begin
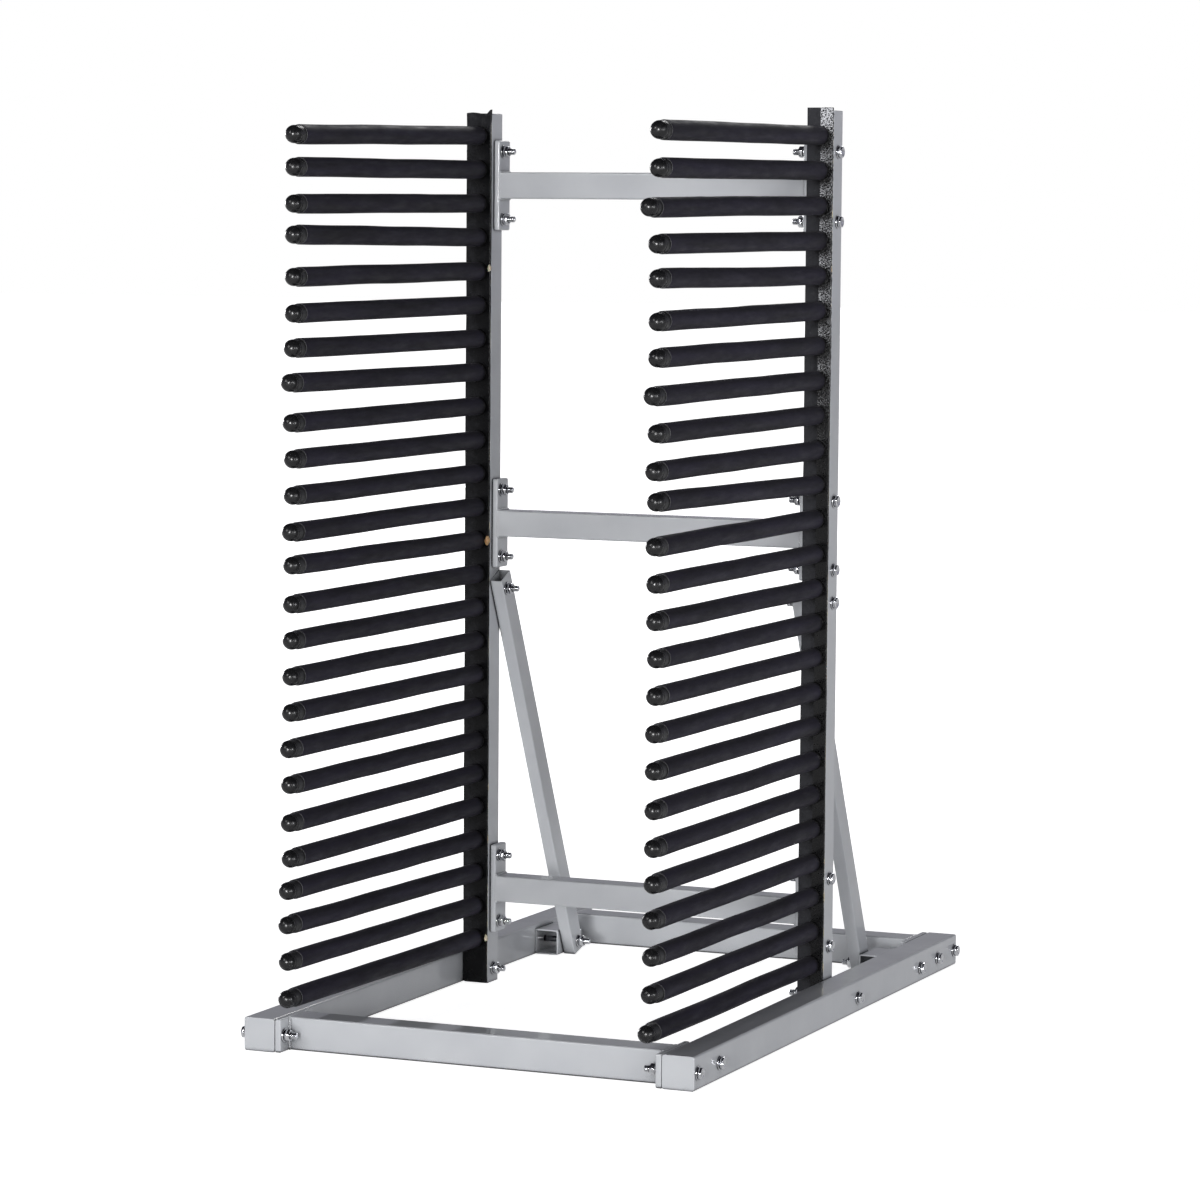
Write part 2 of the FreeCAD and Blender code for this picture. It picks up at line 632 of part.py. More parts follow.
def joint_points():
    """Every bolted joint: its kind, outer face and grip as numbers, and its Y and Z."""
    front = worth(BASE_FRONT)
    upright_outer = worth(f"{UPRIGHT_INNER} + upright_size")
    beam_outer = size["base_width"] / 2
    upright_y = worth(f"{UPRIGHT_FRONT} + upright_size / 2")
    flange = size["flange_plate"]
    for _, level in CROSS_LEVELS:
        for way in "+-":
            height = worth(f"{level} {way} cross_bolt_spread / 2")
            yield "cross_member", upright_outer, size["upright_size"] + flange, upright_y, height
    for along, up in BEAM_BOLTS:
        yield "base", beam_outer, size["beam_size"] + flange, front + worth(along), worth(up)
    through_foot = size["beam_size"] + size["upright_size"]
    yield "foot", beam_outer, through_foot, front + worth(FOOT_BOLT[0]), worth(FOOT_BOLT[1])
    yield ("brace_foot", beam_outer, through_foot + size["brace_wide"], front + worth(BRACE_BOLT[0]),
           worth(BRACE_BOLT[1]))
    yield ("brace_top", upright_outer, size["upright_size"] + size["brace_wide"], upright_y,
           size["brace_top_bolt_level"])


def make_fasteners():
    """Bolts with their heads outside, and a washer under each head and each nut."""
    nut, washer = make_nut(), make_washer()
    bolts, nuts, washers = {}, {}, {}
    for number, (kind, outer, grip, along, up) in enumerate(joint_points()):
        bolt = make_bolt(grip)
        place_name = "base" if kind in ("base", "foot", "brace_foot") else "upright"
        for _, side in SIDES:
            outward = FreeCAD.Rotation(FreeCAD.Vector(0, 1, 0), 90 * side)
            spun = outward.multiply(FreeCAD.Rotation(FreeCAD.Vector(0, 0, 1), 17 * number + 23 * (side > 0)))

            def at(shape, distance):
                return posed(shape, FreeCAD.Placement(FreeCAD.Vector(side * distance, along, up), spun))

            inner = outer - grip
            bolts.setdefault(kind, []).append(at(bolt, outer + size["washer_thick"]))
            washers.setdefault(place_name, []).append(at(washer, outer))
            washers[place_name].append(at(washer, inner - size["washer_thick"]))
            nuts.setdefault(place_name, []).append(at(nut, inner - size["washer_thick"] - size["nut_tall"]))
    pieces = [group(kind + "_bolts", solids) for kind, solids in bolts.items()]
    pieces += [group(kind + "_washers", solids) for kind, solids in washers.items()]
    pieces += [group(kind + "_nuts", solids) for kind, solids in nuts.items()]
    return pieces


hex_head = hex_block("head_pattern", "head_tall", False)
hex_nut = hex_block("nut_pattern", "nut_tall", True)

# ---------------------------------------------------------------- the rack
pieces = make_uprights() + make_strips() + make_cross_members() + make_side_beams() + make_cross_beams()
pieces += make_spacers() + make_braces() + make_arms() + make_fasteners()
doc.recompute()

for thing in doc.Objects:
    if {"Invalid", "Error"} & set(thing.State):
        raise RuntimeError(f"{thing.Label} failed: {thing.State}")
for piece in pieces:
    if piece.Shape.isNull() or not piece.Shape.isValid():
        raise RuntimeError(piece.Label + " has no valid shape")

os.makedirs("parts", exist_ok=True)
for piece in pieces:
    piece.Shape.exportStep(f"parts/{piece.Label}.step")
print(len(pieces), "nodes,", sum(len(piece.Shape.Solids) for piece in pieces), "solids")
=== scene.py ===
"""Looks of the two-column storage rack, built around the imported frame, in metres."""
import json
import math
import random

import bmesh
import bpy
from mathutils import Matrix, Vector, noise


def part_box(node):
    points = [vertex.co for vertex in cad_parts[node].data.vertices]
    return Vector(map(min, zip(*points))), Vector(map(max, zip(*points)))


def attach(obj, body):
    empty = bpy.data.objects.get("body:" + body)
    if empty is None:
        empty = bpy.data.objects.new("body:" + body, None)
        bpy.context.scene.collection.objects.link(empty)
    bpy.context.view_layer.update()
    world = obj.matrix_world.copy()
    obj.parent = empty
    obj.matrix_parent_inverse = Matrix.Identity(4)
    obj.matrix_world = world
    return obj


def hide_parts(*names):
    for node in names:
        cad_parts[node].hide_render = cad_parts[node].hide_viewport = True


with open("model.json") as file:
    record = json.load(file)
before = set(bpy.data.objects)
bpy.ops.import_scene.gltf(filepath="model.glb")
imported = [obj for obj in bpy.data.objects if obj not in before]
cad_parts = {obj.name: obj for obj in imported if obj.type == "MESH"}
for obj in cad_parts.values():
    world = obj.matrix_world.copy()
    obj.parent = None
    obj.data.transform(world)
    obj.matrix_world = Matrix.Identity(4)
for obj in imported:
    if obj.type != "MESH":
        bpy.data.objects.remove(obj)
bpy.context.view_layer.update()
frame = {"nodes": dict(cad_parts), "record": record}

MM = 0.001
SIDES = ("left", "right")

# ---------------------------------------------------------------- materials
WHITE = (1, 1, 1)
# the colour toward which painted shade darkens in creases and hollows
SHADE_COLOUR = (0.07, 0.07, 0.08)
BARE_RUBBER = (0.0016, 0.0016, 0.0019)
PAINTED_SHEEN = (0.0340, 0.0345, 0.0390)
PAINTED_GLINT = (0.72, 0.73, 0.76)
# the direction of the light whose sheen, and the arms' shadows, are painted on the strips
UP_AND_LEFT = (-0.60, -0.50, 0.62)
# how near things have to be to shade one another
TUBE_SHADE = 80 * MM
CORNER_SHADE = 9 * MM
THREAD_SHADE = 6 * MM
SLEEVE_SHADE = 18 * MM
ARM_SHADE = 70 * MM
# heights between which the right strip's skin goes from smooth to wrinkled
SMOOTH_BELOW = 0.9
WRINKLED_ABOVE = 1.35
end
§ **What the task requires**:
Start with the line that contains "for thing in" and end with the line that contains "obj.matrix_parent_inverse = Matrix.Identity(4)"; give those lines again exactly, and no others.

§ **Response for this exercise**:
for thing in doc.Objects:
    if {"Invalid", "Error"} & set(thing.State):
        raise RuntimeError(f"{thing.Label} failed: {thing.State}")
for piece in pieces:
    if piece.Shape.isNull() or not piece.Shape.isValid():
        raise RuntimeError(piece.Label + " has no valid shape")

os.makedirs("parts", exist_ok=True)
for piece in pieces:
    piece.Shape.exportStep(f"parts/{piece.Label}.step")
print(len(pieces), "nodes,", sum(len(piece.Shape.Solids) for piece in pieces), "solids")
=== scene.py ===
"""Looks of the two-column storage rack, built around the imported frame, in metres."""
import json
import math
import random

import bmesh
import bpy
from mathutils import Matrix, Vector, noise


def part_box(node):
    points = [vertex.co for vertex in cad_parts[node].data.vertices]
    return Vector(map(min, zip(*points))), Vector(map(max, zip(*points)))


def attach(obj, body):
    empty = bpy.data.objects.get("body:" + body)
    if empty is None:
        empty = bpy.data.objects.new("body:" + body, None)
        bpy.context.scene.collection.objects.link(empty)
    bpy.context.view_layer.update()
    world = obj.matrix_world.copy()
    obj.parent = empty
    obj.matrix_parent_inverse = Matrix.Identity(4)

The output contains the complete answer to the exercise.